German travel and shipping giant TUI has proposed an all-share merger with its majority-owned British business to cut costs and strengthen its focus on tourism.
Sources said TUI’s main shareholders were interested in a reverse takeover by UK-based TUI Travel that might offer a premium to the parent firm’s share price.
However, the UK-listed firm, which is 56.4 per cent owned by TUI, stressed in a statement that any deal would be an all-share merger under which neither set of shareholders would get a premium.
TUI Travel – Europe’s largest tour operator, which was formed in 2007 through the merger of TUI’s travel business and Britain’s First Choice – said talks were at an early stage. It added that, under UK takeover rules, the German group must make a firm proposal by the close of business on 13 February or walk away.
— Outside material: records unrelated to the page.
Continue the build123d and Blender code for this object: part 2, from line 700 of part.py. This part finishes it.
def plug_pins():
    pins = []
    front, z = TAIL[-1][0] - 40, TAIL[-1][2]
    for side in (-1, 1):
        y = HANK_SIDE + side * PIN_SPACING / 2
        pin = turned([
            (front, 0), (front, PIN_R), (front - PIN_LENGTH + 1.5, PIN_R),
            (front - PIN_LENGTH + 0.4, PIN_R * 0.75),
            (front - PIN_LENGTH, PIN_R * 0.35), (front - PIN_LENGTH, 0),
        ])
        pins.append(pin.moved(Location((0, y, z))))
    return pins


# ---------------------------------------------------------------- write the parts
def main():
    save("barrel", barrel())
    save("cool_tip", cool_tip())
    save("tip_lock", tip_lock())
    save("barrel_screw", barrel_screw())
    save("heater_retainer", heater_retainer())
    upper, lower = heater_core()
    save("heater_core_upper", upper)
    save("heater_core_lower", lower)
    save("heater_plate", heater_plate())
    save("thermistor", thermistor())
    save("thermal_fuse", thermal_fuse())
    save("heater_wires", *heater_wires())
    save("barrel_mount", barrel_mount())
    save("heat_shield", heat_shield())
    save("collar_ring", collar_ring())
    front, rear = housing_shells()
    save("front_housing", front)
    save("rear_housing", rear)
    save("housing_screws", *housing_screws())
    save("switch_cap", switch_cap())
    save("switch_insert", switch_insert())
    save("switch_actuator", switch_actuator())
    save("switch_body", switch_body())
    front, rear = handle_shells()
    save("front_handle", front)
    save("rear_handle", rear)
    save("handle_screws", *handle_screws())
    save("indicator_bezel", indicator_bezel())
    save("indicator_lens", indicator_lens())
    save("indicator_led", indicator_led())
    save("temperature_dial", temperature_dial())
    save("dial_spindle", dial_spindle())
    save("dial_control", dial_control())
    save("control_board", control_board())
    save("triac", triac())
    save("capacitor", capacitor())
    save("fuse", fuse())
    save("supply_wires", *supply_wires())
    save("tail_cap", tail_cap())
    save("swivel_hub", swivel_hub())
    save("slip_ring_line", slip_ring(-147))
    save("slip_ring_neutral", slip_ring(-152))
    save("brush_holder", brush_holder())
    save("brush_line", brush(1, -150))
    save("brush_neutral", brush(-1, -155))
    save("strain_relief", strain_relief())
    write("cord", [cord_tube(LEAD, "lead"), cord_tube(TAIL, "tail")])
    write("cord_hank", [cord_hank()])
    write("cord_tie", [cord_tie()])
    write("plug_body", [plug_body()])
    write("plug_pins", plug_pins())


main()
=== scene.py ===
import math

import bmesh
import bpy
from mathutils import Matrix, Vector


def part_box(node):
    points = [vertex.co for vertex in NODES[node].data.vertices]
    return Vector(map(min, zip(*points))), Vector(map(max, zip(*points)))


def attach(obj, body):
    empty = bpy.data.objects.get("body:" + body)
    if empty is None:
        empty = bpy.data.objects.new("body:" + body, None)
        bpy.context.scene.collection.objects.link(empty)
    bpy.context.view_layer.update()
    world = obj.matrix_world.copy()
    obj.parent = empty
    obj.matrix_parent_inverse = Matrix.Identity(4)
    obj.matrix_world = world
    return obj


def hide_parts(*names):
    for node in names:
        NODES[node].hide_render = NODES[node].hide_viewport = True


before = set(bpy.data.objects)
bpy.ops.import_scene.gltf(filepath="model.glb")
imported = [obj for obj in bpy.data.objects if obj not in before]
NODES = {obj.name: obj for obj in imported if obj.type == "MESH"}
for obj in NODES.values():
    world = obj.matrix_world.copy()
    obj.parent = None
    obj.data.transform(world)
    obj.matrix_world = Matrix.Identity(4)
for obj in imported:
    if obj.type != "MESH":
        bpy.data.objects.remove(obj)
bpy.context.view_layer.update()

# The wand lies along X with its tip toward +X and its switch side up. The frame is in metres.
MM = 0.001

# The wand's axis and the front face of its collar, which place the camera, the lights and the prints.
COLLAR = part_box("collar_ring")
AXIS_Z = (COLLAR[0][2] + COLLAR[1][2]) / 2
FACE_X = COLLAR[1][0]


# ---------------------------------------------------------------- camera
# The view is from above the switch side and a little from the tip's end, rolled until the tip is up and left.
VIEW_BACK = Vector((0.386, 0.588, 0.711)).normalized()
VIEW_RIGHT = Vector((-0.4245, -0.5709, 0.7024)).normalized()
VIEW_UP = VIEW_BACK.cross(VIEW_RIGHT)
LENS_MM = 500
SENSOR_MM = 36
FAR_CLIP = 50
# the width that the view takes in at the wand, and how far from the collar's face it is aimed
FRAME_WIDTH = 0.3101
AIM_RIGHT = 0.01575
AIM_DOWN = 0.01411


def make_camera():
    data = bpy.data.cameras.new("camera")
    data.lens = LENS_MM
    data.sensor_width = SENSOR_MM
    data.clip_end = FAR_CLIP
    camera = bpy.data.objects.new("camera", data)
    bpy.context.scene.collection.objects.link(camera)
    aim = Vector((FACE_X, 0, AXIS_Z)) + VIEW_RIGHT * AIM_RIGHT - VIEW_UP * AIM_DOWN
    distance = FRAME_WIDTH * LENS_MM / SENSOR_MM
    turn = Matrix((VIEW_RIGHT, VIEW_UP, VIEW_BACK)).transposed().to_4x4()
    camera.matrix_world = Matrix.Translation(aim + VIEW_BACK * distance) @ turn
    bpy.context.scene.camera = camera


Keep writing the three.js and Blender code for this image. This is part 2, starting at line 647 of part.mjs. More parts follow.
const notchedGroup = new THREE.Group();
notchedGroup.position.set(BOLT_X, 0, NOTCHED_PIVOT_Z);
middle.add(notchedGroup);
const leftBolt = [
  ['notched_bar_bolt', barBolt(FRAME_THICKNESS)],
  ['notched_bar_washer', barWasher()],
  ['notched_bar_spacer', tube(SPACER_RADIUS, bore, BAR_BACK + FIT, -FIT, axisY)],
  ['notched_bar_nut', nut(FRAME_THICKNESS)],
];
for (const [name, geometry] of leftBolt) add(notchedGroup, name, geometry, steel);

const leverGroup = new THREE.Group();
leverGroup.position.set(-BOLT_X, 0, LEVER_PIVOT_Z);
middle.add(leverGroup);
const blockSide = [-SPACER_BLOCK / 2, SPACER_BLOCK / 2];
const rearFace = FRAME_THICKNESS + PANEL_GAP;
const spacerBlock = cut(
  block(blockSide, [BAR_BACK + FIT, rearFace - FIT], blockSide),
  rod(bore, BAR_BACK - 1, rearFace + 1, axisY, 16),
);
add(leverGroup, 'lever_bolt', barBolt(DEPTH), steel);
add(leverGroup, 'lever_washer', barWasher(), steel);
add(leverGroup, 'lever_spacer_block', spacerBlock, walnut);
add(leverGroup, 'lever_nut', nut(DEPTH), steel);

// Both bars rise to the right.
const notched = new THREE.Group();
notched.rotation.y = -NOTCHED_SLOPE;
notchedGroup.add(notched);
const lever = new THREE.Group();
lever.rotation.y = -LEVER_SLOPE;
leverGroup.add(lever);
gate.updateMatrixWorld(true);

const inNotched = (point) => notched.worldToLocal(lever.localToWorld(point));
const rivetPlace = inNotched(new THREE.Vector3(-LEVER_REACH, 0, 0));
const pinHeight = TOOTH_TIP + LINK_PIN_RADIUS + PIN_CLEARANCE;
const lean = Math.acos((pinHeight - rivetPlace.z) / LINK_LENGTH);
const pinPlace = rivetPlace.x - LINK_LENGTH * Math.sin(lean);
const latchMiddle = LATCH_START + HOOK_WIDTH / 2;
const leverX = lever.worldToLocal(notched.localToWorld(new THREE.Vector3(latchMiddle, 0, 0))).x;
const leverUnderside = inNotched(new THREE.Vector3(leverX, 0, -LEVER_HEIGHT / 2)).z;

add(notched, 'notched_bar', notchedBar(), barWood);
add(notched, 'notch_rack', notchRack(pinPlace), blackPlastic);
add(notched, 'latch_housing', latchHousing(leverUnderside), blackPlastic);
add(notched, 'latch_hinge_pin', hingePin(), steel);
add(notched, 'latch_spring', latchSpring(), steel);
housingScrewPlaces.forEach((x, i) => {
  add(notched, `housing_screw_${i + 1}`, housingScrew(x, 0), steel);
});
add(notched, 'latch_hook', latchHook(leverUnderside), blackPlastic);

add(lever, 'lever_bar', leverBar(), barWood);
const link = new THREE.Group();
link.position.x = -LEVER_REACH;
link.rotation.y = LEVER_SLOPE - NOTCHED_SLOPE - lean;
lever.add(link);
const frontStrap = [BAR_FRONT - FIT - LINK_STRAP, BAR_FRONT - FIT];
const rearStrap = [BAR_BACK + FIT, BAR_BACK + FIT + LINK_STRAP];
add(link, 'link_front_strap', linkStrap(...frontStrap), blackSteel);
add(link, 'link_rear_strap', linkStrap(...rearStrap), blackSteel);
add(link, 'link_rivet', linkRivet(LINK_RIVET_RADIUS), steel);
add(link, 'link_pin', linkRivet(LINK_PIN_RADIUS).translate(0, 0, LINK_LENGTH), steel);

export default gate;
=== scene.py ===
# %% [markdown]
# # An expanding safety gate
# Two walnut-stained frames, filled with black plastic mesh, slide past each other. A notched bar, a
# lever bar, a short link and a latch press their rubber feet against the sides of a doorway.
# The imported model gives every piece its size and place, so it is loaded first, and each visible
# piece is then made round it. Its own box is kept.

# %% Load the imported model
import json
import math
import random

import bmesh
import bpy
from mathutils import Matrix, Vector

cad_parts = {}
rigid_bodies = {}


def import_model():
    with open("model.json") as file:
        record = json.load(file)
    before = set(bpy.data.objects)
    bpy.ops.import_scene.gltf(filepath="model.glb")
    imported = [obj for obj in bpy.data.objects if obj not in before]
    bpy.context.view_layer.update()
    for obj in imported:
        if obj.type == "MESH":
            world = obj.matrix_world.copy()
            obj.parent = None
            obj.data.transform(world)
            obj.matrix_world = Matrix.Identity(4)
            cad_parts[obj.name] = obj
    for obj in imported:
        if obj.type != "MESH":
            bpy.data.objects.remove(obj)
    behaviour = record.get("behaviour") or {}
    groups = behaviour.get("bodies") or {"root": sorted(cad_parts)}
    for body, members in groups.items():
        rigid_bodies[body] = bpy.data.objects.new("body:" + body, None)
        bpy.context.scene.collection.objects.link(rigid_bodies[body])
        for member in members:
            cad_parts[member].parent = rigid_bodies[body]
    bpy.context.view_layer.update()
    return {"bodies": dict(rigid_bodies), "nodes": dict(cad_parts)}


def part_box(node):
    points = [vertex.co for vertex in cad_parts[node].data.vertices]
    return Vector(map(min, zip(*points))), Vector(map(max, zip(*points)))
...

While TUI Travel comprises the whole tour operating business of the travel group, TUI also has hotels and luxury cruise operations as well as a stake in container shipper Hapag-Lloyd.
Since TUI decided in 2008 to shift its focus away from shipping and sell a majority stake in Hapag-Lloyd, its shareholders have been looking at ways to combine with TUI Travel to cut costs and pool resources, such as hotels, the sources added.
“The idea is to bring two companies that operate in the same industry together. It is a story of synergies,” one source said.
Both groups currently have their own headquarters – in Hanover, Germany, and London.